Сочная зелень, упорно прорастающая на жухлых кустах, которую ждёт та же участь, но на краткий миг они одерживали победу над жарой.
Розово-жёлтая земля, убегающая за горизонт…
Когда Ляля вернётся домой, обязательно нарисуют этот пейзаж.
И загорелых, высоких, плечистых парней, играющих в волейбол по своим правилам. Вместо волейбольной сетки кусок маскировочной, потёртый футбольный мяч, неизвестно откуда взявшийся.
Идеалистическая картинка из мирной жизни, словно вокруг не шла война, где-то не погибали люди, не рвались снаряды, не умирали от голода, отсутствия медицинской помощи и необходимых препаратов дети и женщины.
Час назад из соседнего поселения вернулась Даша. Иногда местные жители, в отчаянии, приходили к военным медикам, просили о помощи. Обычно такие вылазки не поощрялись командиром, под личиной мирного жителя, даже ребёнка или женщины, мог скрываться кто угодно, работать на террористов, выполнять поручения «гондурасов», словами Гуся.
В этот раз не сомневались. Поселение совсем недавно зачистили, там жили несколько семей, в основном женщины, дети и старухи. Местные власти подтвердили личности, сказали, что они не хотят уезжать, потому что здесь есть надежда на будущее, в лагере беженцев же – нет.

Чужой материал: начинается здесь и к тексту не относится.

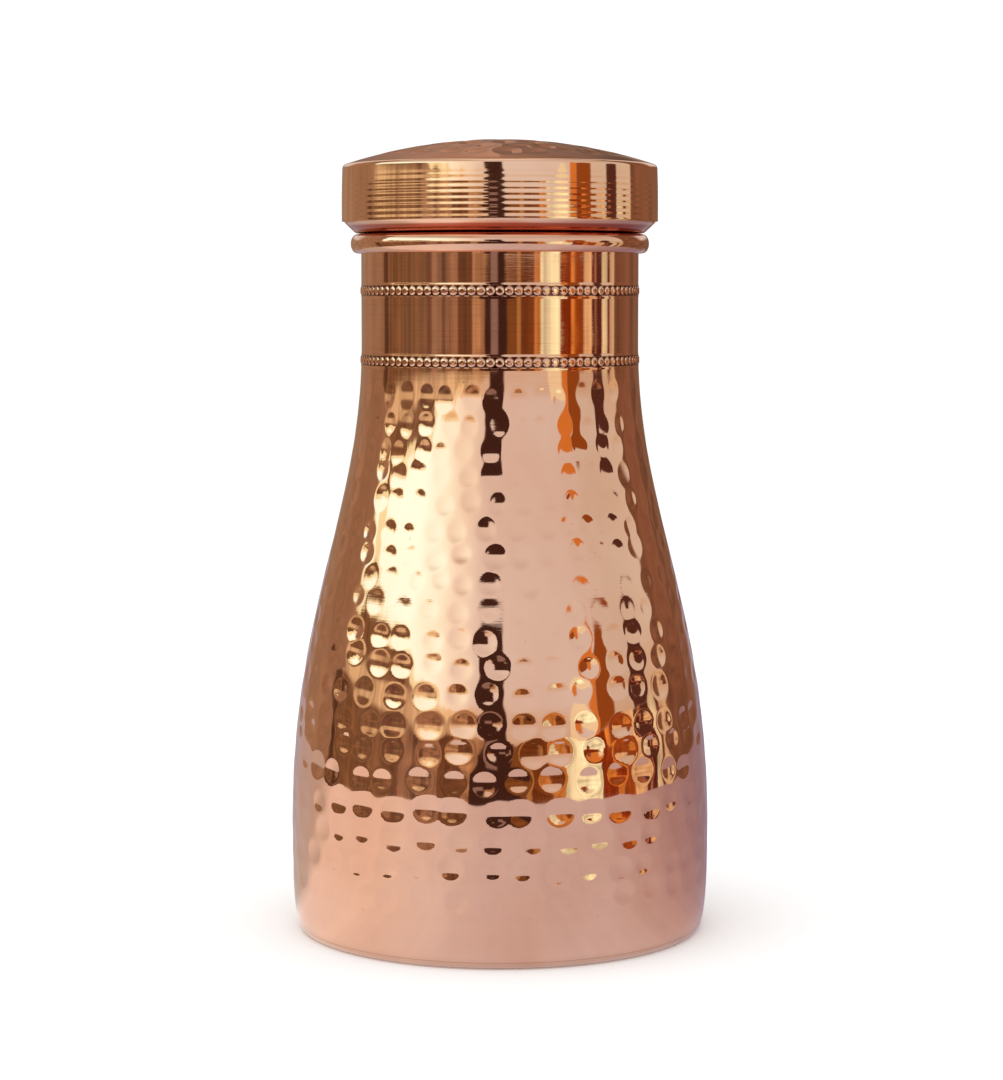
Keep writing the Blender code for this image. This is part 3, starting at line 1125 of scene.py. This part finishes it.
def room_colour(azimuth, height):
    """Radiance of the room's wall: the bright and the low zone in front, and the back."""
    left_edge = np.interp(height, SIDE_EDGE_HEIGHTS, SIDE_EDGE_LEFT)
    left_edge = left_edge + 1.2 * ragged(height * 10, 9)
    front = smooth(azimuth, left_edge - 1, left_edge + 1)
    front = front * (1 - smooth(azimuth, SIDE_EDGE_RIGHT - 1, SIDE_EDGE_RIGHT + 1))

    low = low_colour(azimuth, height)
    left = smooth(-azimuth, 4, 30)
    edge = np.interp(azimuth, *zip(*EDGE)) + (0.008 + 0.022 * left) * ragged(azimuth / 5, 21)
    edge = edge + (0.004 + 0.022 * left) * mottled(azimuth / 3, height * 22, 22)
    veil = 1 - smooth(height, edge + 0.02 + 0.02 * left, edge + 0.25 - 0.15 * left)
    veil = (veil * (0.55 + 0.45 * left))[..., None] * (1 - np.array(VEIL))
    dim = (0.22 + 0.38 * left) * smooth(height, *DIM_HEIGHTS)
    bright = keyed(BRIGHT, azimuth) * (1 - veil) * (1 - dim[..., None] * np.array(DIM))
    above = smooth(height, edge - 0.008, edge + 0.008)
    haze = HAZE * left * between(height, *HAZE_HEIGHTS, 0.03)
    haze = haze * (1 + 0.5 * ragged(azimuth / 4, 61))
    low = blended(low, HAZE_COLOUR, np.clip(haze, 0, 1))
    fronted = blended(low, bright, above)
    for left_side, right_side, top, paint in UPRIGHTS:
        middle, half = (left_side + right_side) / 2, (right_side - left_side) / 2
        half = half * np.clip((top - height) / 0.16, 0, 1) ** 0.5
        share = 1 - smooth(np.abs(azimuth - middle), half - 0.5, half + 0.5)
        share = share * (half > 0.2) * above
        fronted = blended(fronted, paint, share)
    heights, lefts, rights = zip(*STAND)
    sway = 0.5 * ragged(height * 14, 41)
    stand_left = np.interp(height, heights, lefts)
    stand_right = np.interp(height, heights, rights)
    under_top = 1 - smooth(height, heights[-1] - 0.01, heights[-1] + 0.01)
    share = between(azimuth - sway, stand_left, stand_right, 0.6) * under_top
    fronted = blended(fronted, STAND_DARK, share)
    sheen = between(azimuth - sway, *SHEEN_EDGES, 0.5) * between(height, *SHEEN_HEIGHTS, 0.02)
    fronted = blended(fronted, STAND_SHEEN, sheen)
    return blended(back_colour(azimuth, height), fronted, front)


def card(name, points, colours):
    """A surface that only reflections see: a grid of points, with a radiance at each."""
    mesh = bpy.data.meshes.new(name)
    mesh.from_pydata(points.reshape(-1, 3).tolist(), [], grid_faces(*points.shape[:2]))
    attribute = mesh.color_attributes.new("radiance", "FLOAT_COLOR", "POINT")
    colours = colours.reshape(-1, 3)
    values = np.concatenate([colours, np.ones((len(colours), 1))], 1)
    attribute.data.foreach_set("color", values.astype(np.float32).ravel())
    made = bpy.data.materials.new(name)
    made.use_nodes = True
    tree = made.node_tree
    tree.nodes.remove(tree.nodes["Principled BSDF"])
    emission = tree.nodes.new("ShaderNodeEmission")
    emission.inputs["Strength"].default_value = 1.0
    paint = tree.nodes.new("ShaderNodeAttribute")
    paint.attribute_name = "radiance"
    tree.links.new(paint.outputs["Color"], emission.inputs["Color"])
    output = tree.nodes["Material Output"]
    tree.links.new(emission.outputs["Emission"], output.inputs["Surface"])
    made.cycles.emission_sampling = "NONE"
    mesh.materials.append(made)
    item = placed(name, mesh)
    for rays in ("camera", "diffuse", "shadow", "transmission", "volume_scatter"):
        setattr(item, "visible_" + rays, False)


def grid_faces(rows, columns):
    """Faces between the points of a grid, given row by row."""
    i = np.arange(rows - 1)[:, None] * columns + np.arange(columns - 1)[None, :]
    corners = [i, i + 1, i + columns + 1, i + columns]
    return np.stack([c.ravel() for c in corners], 1).tolist()


def build_room():
    """The wall and the ceiling."""
    azimuth = np.linspace(-180, 180, 721)
    height = np.append(np.linspace(ROOM_LOW, -0.22, 12), np.linspace(-0.2, 0.9, 221))
    height = np.append(height, np.linspace(0.93, ROOM_TOP, 30))
    azimuths, heights = np.meshgrid(azimuth, height)
    turn = np.radians(azimuths)
    away = ROOM_R + (ROOM_R_BACK - ROOM_R) * smooth(np.abs(azimuths), *ROOM_BACK_FROM)
    points = np.stack([away * np.sin(turn), -away * np.cos(turn), heights], -1)
    card("room_wall", points, room_colour(azimuths, heights))

    radius = np.linspace(0.0, ROOM_R, 24)
    azimuths, radii = np.meshgrid(azimuth, radius)
    turn = np.radians(azimuths)
    points = np.stack([radii * np.sin(turn), -radii * np.cos(turn), 0 * radii + ROOM_TOP], -1)
    front = 0.5 + 0.5 * np.cos(turn)
    colours = np.stack([0.55 + 0.35 * front, 0.52 + 0.4 * front, 0.50 + 0.4 * front], -1)
    card("room_ceiling", points, colours)


def build_table():
    """The table top as the metal shows it. It ends nearer the bottle at the sides."""
    azimuth = np.linspace(-180, 180, 361)
    share = np.linspace(0, 1, 90) ** 2
    azimuths, shares = np.meshgrid(azimuth, share)
    turn = np.radians(azimuths)
    edge = 0.45 + 0.17 * np.abs(np.cos(turn)) ** 1.5
    near = FOOT_R - FOOT_CORNER - REST_RING_WIDTH
    radii = near + (edge - near) * shares
    points = np.stack([radii * np.sin(turn), -radii * np.cos(turn), 0 * radii - FLOOR_GAP], -1)
    grain = 1 + 0.03 * ragged(azimuths / 7, 31) + 0.02 * ragged(radii * 50, 32)
    shade = 0.85 + 0.15 * smooth(radii, FOOT_R, FOOT_R + 0.004)
    card("table_top", points, keyed(TABLE, azimuths) * grain[..., None] * shade[..., None])


def build_floor():
    """The pale floor that the camera sees."""
    mesh = bpy.data.meshes.new("floor")
    corners = [(-1, -1), (1, -1), (1, 1), (-1, 1)]
    points = [(x * FLOOR_HALF, y * FLOOR_HALF, -FLOOR_GAP) for x, y in corners]
    mesh.from_pydata(points, [], [(0, 1, 2, 3)])
    made = bpy.data.materials.new("floor")
    made.use_nodes = True
    shader = made.node_tree.nodes["Principled BSDF"]
    shader.inputs["Base Color"].default_value = FLOOR_COLOUR
    shader.inputs["Roughness"].default_value = 0.9
    shader.inputs["Specular IOR Level"].default_value = 0.0
    mesh.materials.append(made)
    floor = placed("floor", mesh)
    floor.visible_glossy = False


def build_light():
    """An even white surround, and one wide soft lamp overhead for a faint shadow."""
    world = bpy.data.worlds.new("studio")
    bpy.context.scene.world = world
    world.use_nodes = True
    background = world.node_tree.nodes["Background"]
    background.inputs["Color"].default_value = (1, 1, 1, 1)
    background.inputs["Strength"].default_value = SURROUND_STRENGTH
    lamp = bpy.data.lights.new("overhead", "AREA")
    lamp.shape = "DISK"
    lamp.size = LAMP_SIZE
    lamp.energy = LAMP_POWER
    item = placed("overhead", lamp)
    item.location = LAMP_PLACE
    item.rotation_euler = LAMP_TURN
    item.visible_glossy = False


def build_camera():
    data = bpy.data.cameras.new("camera")
    data.sensor_fit = "VERTICAL"
    data.sensor_height = CAMERA_SENSOR
    data.lens = CAMERA_LENS
    camera = placed("camera", data)
    camera.location = CAMERA_PLACE
    camera.rotation_euler = CAMERA_TURN
    bpy.context.scene.camera = camera


def main():
    bpy.context.scene.view_settings.view_transform = "Standard"
    build_camera()
    build_light()
    build_floor()
    build_room()
    build_table()

    # body=True paints shade in the gaps between the pearls.
    hammered_copper = copper("hammered_copper", COPPER, 0.025, 0.00000016, body=True)
    lid_copper = copper("lid_copper", POLISHED, 0.035, 0.00000030)
    # ledge=True paints shade on the foot of the cone.
    plug_copper = copper("plug_copper", POLISHED, 0.08, 0.00000060, ledge=True)
    plain_copper = copper("turned_copper", POLISHED, 0.10, 0.00000060)
    pits = pit_list()
    build_lower_body(pits, hammered_copper)
    build_upper_body(pits, hammered_copper)
    build_base(plain_copper)
    build_lid_shell(lid_copper)
    build_lid_plug(plug_copper)
    build_seal(silicone("seal_silicone"))


main()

Пару дней назад одна из девушек, возраст которой не был предназначен для деторождения, родила. Младенец умер почти сразу, девушка мучилась несколько дней. Если бы они сразу обратились за помощью, если бы у местного «врача», скорей повитухи, были хоть какие-то медикаменты и знания, девушка бы выжила, сейчас Даша смогла лишь констатировать смерть под заунывные вопли женщин.

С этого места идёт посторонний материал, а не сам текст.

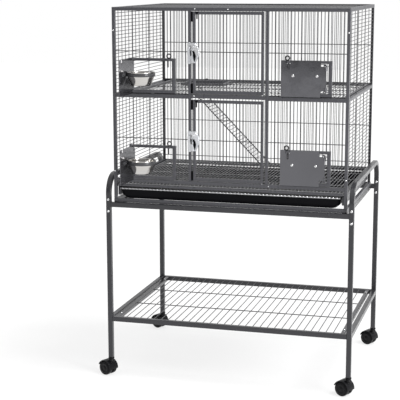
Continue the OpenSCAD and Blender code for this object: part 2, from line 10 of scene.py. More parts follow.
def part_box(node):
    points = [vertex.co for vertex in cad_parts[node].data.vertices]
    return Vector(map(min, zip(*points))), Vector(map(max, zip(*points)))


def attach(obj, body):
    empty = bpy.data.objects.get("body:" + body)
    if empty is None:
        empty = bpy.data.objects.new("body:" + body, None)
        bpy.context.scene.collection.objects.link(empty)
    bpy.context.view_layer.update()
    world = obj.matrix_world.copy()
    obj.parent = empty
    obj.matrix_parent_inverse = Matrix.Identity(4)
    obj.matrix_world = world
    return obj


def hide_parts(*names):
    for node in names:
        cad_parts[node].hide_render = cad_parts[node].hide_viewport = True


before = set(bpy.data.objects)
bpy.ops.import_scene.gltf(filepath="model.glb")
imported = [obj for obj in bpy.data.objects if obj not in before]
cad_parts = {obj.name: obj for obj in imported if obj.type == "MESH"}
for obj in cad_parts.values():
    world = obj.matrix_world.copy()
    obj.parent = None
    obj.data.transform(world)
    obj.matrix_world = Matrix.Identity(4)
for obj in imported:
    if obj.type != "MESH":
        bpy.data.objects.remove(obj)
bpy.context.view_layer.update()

# Cage coordinates in millimetres: x from the cage's middle, y from its front face,
# z from the floor. OX and OY carry them into the shared frame.
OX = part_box("base_frame")[0].x * 1000 + 406.5
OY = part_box("base_frame")[0].y * 1000
ZT = 1297.0
rng = random.Random(7)

HW, BAR, D = 406.5, 12.0, 571.0
IB, YB = HW - 11.0, D - 10.0
PITCH, WIRE, CROSS = 12.45, 2.2, 2.8
WELD = (WIRE + CROSS) / 2 * 0.78
CP, PW = 133.0, 9.4
Z_MID, Z_BOT, Z_BASE = ZT - 304, ZT - 597, ZT - 669
BACK_BOT = ZT - 612
LIFT = 296.0
FR_O, FR_I, FJ_O, FJ_I = 349.0, 337.0, 183.0, 194.5
LEG, LEG_X, LEG_Y0, LEG_Y1 = 17.0, 424.0, -5.7, 602.6
JOINT_Z = ZT - 685
ARCH_R, ARCH_TOP = 60.0, ZT - 579.5
ST0, ST1 = ZT - 686, ZT - 669
LOW = 217.0
HX, HY = 330.0, -3.8
RAIL_SCREWS = [(-114.0, ZT - 5.5), (0.0, ZT - 5.5), (-118.0, Z_MID + 10.2), (141.0, Z_BOT + 6)]
V = lambda *a: np.array(a, float)


def unit(v):
    v = np.asarray(v, float)
    return v / max(np.linalg.norm(v), 1e-12)


# ---------------------------------------------------------------- mesh building
class Shape:
    """Faces with a normal stated at each corner, in cage millimetres."""

    def __init__(self):
        self.v, self.f, self.n, self.m = [], [], [], 0

    def add(self, verts, faces, normals):
        base = self.m
        verts = np.asarray(verts, float)
        self.v.append(verts)
        self.m += len(verts)
        for f, n in zip(faces, normals):
            self.f.append([base + i for i in f])
            self.n.extend(n)

    def grid(self, P, N, close_u=False, close_v=False, flip=False):
        """A sheet of quads over P[i][j] with normals N[i][j]."""
        P, N = np.asarray(P, float), np.asarray(N, float)
        a, b = P.shape[:2]
        faces, normals = [], []
        Nf = N.reshape(-1, 3)
        for i in range(a if close_u else a - 1):
            for j in range(b if close_v else b - 1):
                q = [i * b + j, ((i + 1) % a) * b + j, ((i + 1) % a) * b + (j + 1) % b, i * b + (j + 1) % b]
                if flip:
                    q = q[::-1]
                faces.append(q)
                normals.append([Nf[k] for k in q])
        self.add(P.reshape(-1, 3), faces, normals)

    def fan(self, ring, normal):
        ring = [np.asarray(p, float) for p in ring]
        n = unit(normal)
        area = sum((np.cross(ring[i] - ring[0], ring[(i + 1) % len(ring)] - ring[0]) for i in range(len(ring))), V(0, 0, 0))
        if np.dot(area, n) < 0:
            ring = ring[::-1]
        self.add(ring, [list(range(len(ring)))], [[n] * len(ring)])

    def build(self, name, body, nodes, slot, mats, move=None):
        me = bpy.data.meshes.new(name)
        co = np.concatenate(self.v)
        nn = np.asarray(self.n, float)
        if move is not None:
            R, t = move
            co = co @ R.T + t
            nn = nn @ R.T
        co = (co + V(OX, OY, 0)) / 1000.0
        faces = self.f
        if move is not None and np.linalg.det(move[0]) < 0:
            faces, k, out = [], 0, []
            for f in self.f:
                faces.append(f[::-1])
                out.append(nn[k:k + len(f)][::-1])
                k += len(f)
            nn = np.concatenate(out)
        me.from_pydata(co.tolist(), [], faces)
        me.polygons.foreach_set("use_smooth", [True] * len(me.polygons))
        me.update()
        me.normals_split_custom_set([tuple(x) for x in nn])
        o = bpy.data.objects.new(name, me)
        bpy.context.scene.collection.objects.link(o)
        me.materials.append(mats)
        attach(o, body)
        if nodes:
            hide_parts(*nodes)
        return o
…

Всё это давило на нервы Ляли, но были и хорошие новости. Несколько дней было тихо, командир сказал с заметным облегчением, что, скорей всего, сегодня сестёр заберут. Наши зачистили территорию, не до конца, работы хватало, но короткого затишья должно хватить на то, чтобы гарантировать безопасность сёстрам и вернуть их на базу.

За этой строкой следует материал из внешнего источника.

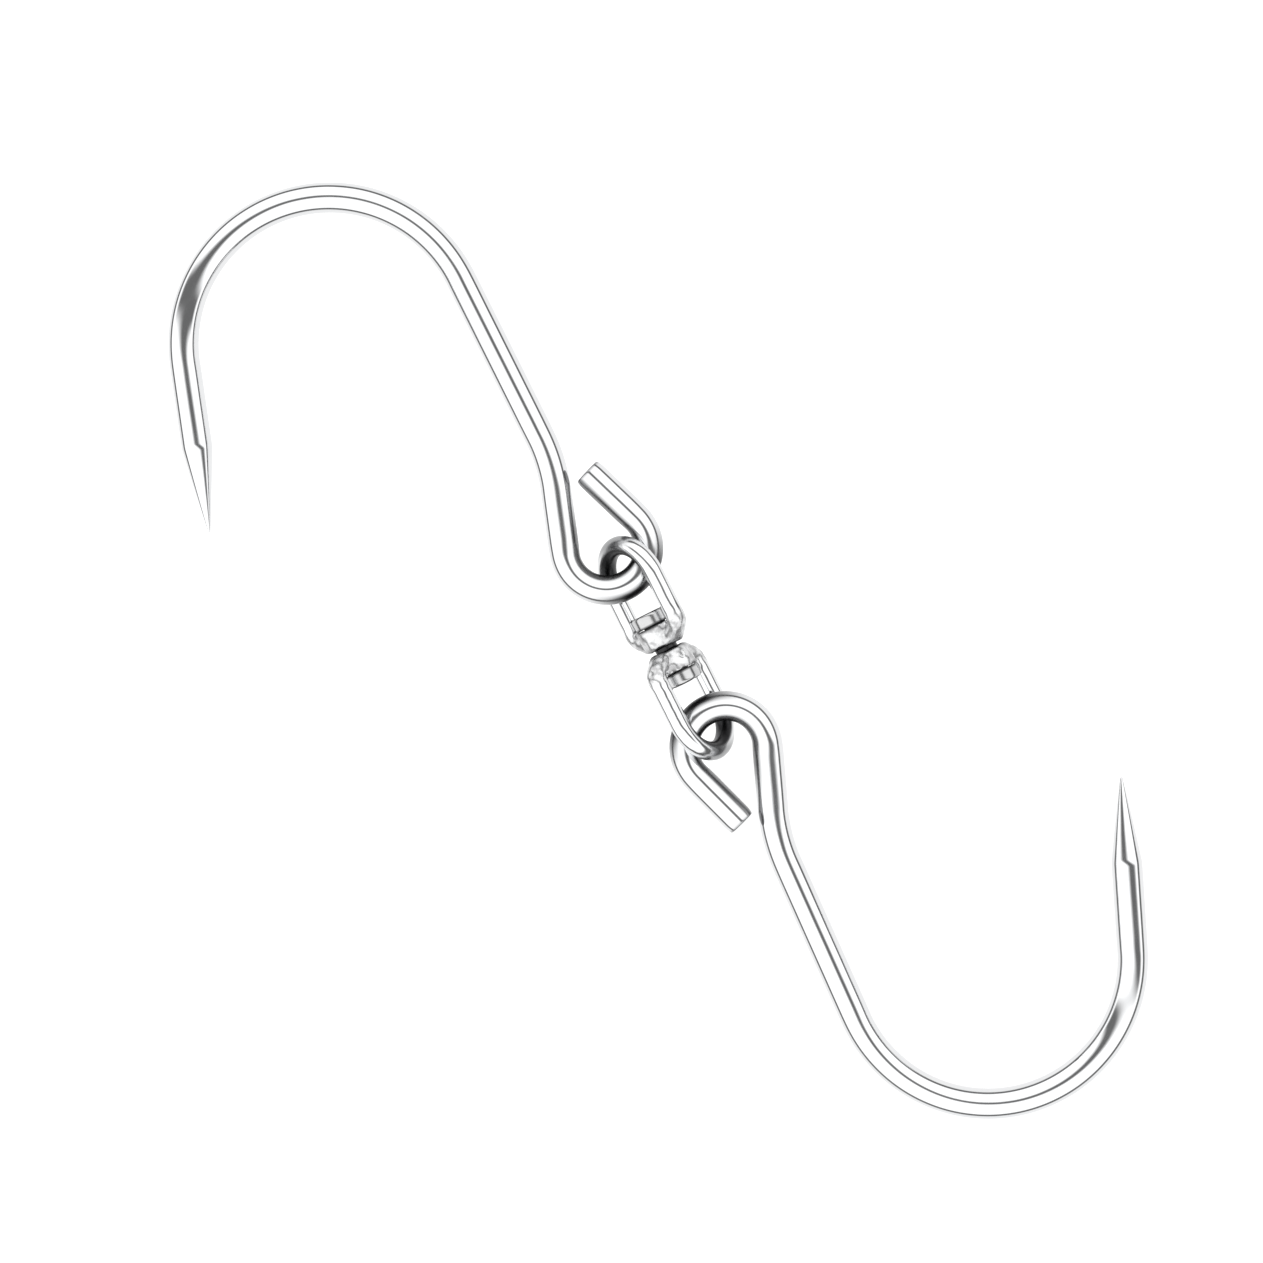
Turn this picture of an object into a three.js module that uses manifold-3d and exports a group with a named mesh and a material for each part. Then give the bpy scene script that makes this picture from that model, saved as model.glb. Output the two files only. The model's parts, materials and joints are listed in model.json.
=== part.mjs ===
// Swivel meat hook: two pointed rod hooks, joined eye to eye by a pinned swivel.
//
// Units are millimetres. The hook is shown hanging. +Z is up, the two hooks lie in the XZ plane,
// and the origin is the highest point inside the upper crook, where it bears on its rail.

import * as THREE from 'three';
import { mergeVertices } from 'three/addons/utils/BufferGeometryUtils.js';
import Module from 'manifold-3d';

const wasm = await Module();
wasm.setup();

// ---- Driving dimensions ----

const bearingLength = 300; // inside of the upper crook to inside of the lower crook

const rod = {
  radius: 4,
  sides: 16,
  taperLength: 22, // the ground point
  tipRadius: 0.35,
  tipRounding: 0.3,
  endChamfer: 0.5, // on the cut end of the tail
};

// Each hook is bent by hand, so the two differ a little. Lengths are straights, measured between
// the corners that the bends round off. Radii are to the centreline and turns are in degrees.
const upperHookForm = {
  pointLength: 43.7,
  crookRadius: 37.8,
  turnToSeat: 51.3, // from the pointed leg to the bearing point of the crook
  turnFromSeat: 110.4, // from there to the shank
  shankLength: 52.8,
  kinkTurn: 18.8,
  neckLength: 24.1,
  eyeRadius: 10.9,
  eyeTurn: 218.7,
  tailLength: 17.3,
};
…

Слава ринулась в работу, судорожно дописывала что-то, лезла в глаза каждому, задавала миллион вопросов. О военной части говорили неохотно, скупо, чтобы не сболтнуть лишнего. О личном беседовали с большей охотой.
Она приставала к служивым с нелепым вопросом: «Какая твоя главная гражданская мечта?» Именно гражданская, своя, личная.
Платон со смешком ответил, что дочку хочет. Он в семье пятый сын, у него самого двое мальчишек, у старшего брата тоже два парня. Здорово было бы девчонкой семью разбавить.
Пришедший Дрон с перевязанной рукой – ранение действительно оказалось лёгким, – сказал, что мощный мотор на катер хочет купить. Дом у них прямо на Волге стоит, выходишь с крыльца – и красота перед взглядом, сколько глаз хватает. Манит река, зовёт, а старенький мотор восстановлению уже не подлежит. Только он мотор хочет, а мать с женой говорят, что о своём жилье думать надо, а не об игрушках. Две хозяйки в одном доме жить не могут, он же со своим мотором носится, как полоумный. Выходит, мечта у него – свой дом.
Роман, помолчав с минуту, сказал, что мечтает домашний Наполеон в одно лицо слопать, килограмма на два или пять. У него жена Наполеон печёт исключительный, можно сказать, она его этим Наполеоном и приворожила. Он сестрёнке на день рождения решил торт заказать, они все сладкоежки ужасные, нашёл умелицу через интернет, сделал заказ, приехал забирать и залип на… глазах выразительных.
Алексей, великосветски попросив пардону, заявил, что мечта у него одна сейчас – с женой в кровати очутиться, или не с женой, иногда кажется, что вообще всё равно с кем и где. Как мужики здесь по полгода торчат, он не понимает, когда ехал, думал, проблема с едой будет, погодой, боялся под дурную пулю попасть. Вышло так, как вышло, все мысли ниже пояса.